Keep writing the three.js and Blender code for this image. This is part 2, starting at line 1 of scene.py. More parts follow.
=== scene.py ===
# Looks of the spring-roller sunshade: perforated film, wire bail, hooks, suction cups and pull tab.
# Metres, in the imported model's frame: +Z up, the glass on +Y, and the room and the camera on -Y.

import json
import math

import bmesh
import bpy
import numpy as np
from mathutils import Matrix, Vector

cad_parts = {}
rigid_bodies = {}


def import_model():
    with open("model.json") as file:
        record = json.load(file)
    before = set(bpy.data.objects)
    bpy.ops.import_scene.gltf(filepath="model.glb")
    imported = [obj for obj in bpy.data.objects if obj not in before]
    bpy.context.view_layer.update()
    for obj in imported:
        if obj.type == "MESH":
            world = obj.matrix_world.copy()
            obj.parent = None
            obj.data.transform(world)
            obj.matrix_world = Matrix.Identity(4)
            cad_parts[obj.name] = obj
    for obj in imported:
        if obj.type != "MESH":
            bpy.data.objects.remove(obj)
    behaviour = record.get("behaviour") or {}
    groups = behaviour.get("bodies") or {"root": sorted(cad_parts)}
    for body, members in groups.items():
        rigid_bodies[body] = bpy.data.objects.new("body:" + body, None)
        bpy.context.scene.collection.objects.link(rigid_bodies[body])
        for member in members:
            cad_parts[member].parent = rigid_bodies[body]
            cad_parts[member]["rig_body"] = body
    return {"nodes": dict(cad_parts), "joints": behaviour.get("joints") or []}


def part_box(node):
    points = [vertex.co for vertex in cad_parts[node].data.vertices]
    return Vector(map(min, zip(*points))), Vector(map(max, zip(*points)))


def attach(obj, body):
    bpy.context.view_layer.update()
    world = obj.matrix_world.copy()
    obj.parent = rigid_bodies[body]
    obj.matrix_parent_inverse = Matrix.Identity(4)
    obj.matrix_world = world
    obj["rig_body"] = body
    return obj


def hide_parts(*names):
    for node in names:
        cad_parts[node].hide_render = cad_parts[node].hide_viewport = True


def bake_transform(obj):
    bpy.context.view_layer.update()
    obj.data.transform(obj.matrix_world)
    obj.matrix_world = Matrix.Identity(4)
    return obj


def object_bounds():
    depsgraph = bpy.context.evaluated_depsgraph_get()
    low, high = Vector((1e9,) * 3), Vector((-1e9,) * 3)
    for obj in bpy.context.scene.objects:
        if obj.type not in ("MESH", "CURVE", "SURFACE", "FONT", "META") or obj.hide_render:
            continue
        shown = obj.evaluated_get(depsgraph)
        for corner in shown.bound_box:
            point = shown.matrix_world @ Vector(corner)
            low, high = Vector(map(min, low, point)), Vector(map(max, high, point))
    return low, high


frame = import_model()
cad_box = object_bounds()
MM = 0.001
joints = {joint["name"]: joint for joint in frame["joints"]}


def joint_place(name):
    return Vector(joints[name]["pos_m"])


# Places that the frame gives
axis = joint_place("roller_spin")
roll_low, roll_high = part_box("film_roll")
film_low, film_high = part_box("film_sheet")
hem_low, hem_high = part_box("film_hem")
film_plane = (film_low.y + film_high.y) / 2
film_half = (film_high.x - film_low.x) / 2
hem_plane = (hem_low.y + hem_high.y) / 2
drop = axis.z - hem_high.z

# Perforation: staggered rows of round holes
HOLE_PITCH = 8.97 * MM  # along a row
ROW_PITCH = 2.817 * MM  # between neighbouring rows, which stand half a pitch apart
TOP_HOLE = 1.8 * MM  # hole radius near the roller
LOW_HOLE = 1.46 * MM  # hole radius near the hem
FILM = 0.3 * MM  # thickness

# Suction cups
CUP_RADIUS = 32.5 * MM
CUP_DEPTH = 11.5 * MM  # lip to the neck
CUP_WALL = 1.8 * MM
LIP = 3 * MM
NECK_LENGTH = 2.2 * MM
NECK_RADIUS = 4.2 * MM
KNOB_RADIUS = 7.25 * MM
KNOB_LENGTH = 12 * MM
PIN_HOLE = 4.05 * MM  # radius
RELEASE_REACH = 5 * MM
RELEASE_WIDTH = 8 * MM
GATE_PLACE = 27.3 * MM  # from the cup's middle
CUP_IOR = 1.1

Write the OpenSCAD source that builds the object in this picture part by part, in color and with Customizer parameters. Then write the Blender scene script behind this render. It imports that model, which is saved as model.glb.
-=-=-
**PROBLEM TO WORK ON:**
Give the number of lines above in which the word "objects" occurs, with nothing else.

**TASK ANSWER:**
6